Re: Subsistence Self-Employed Delivery Driver

Postby etf » Tue Dec 10, 2019 3:26 pm

Subsistence expenses
3.—(1) In the Income Tax (Trading and Other Income) Act 2005(1), after section 57 insert—

“Subsistence expenses
57A Expenses incurred by traders on food and drink
(1) In calculating the profits of a trade, a deduction is allowed for any reasonable expenses incurred on food or drink for consumption by the trader at a place to which the trader travels in the course of carrying on the trade, or while travelling to a place in the course of carrying on the trade, if conditions A and B are met.
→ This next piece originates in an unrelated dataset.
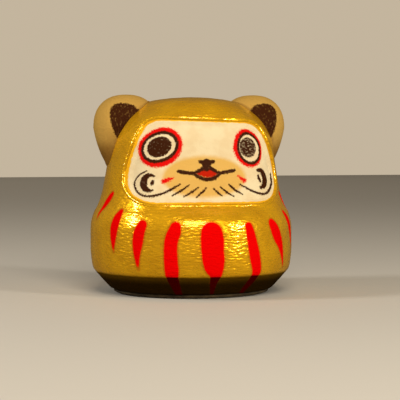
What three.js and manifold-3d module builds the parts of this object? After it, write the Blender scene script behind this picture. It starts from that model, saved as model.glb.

(2) Condition A is met if—

(a)a deduction is allowed for the expenses incurred by the trader in travelling to the place, or
(b)where the expenses of travelling to the place are not incurred by the trader, a deduction would be allowed for them if they were.
(3) Condition B is met if—

(a)at the time the expenses are incurred on the food or drink, the trade is by its nature itinerant, or
(b)the trader does not travel to the place more than occasionally in the course of carrying on the trade and either—
(i)the travel in connection with which the expenses are incurred on the food or drink is undertaken otherwise than as part of the trader’s normal pattern of travel in the course of carrying on the trade, or
(ii)the trader does not have such a normal pattern of travel.”.
(2) The amendment made by this article has effect for the tax year 2009-10 and subsequent tax years.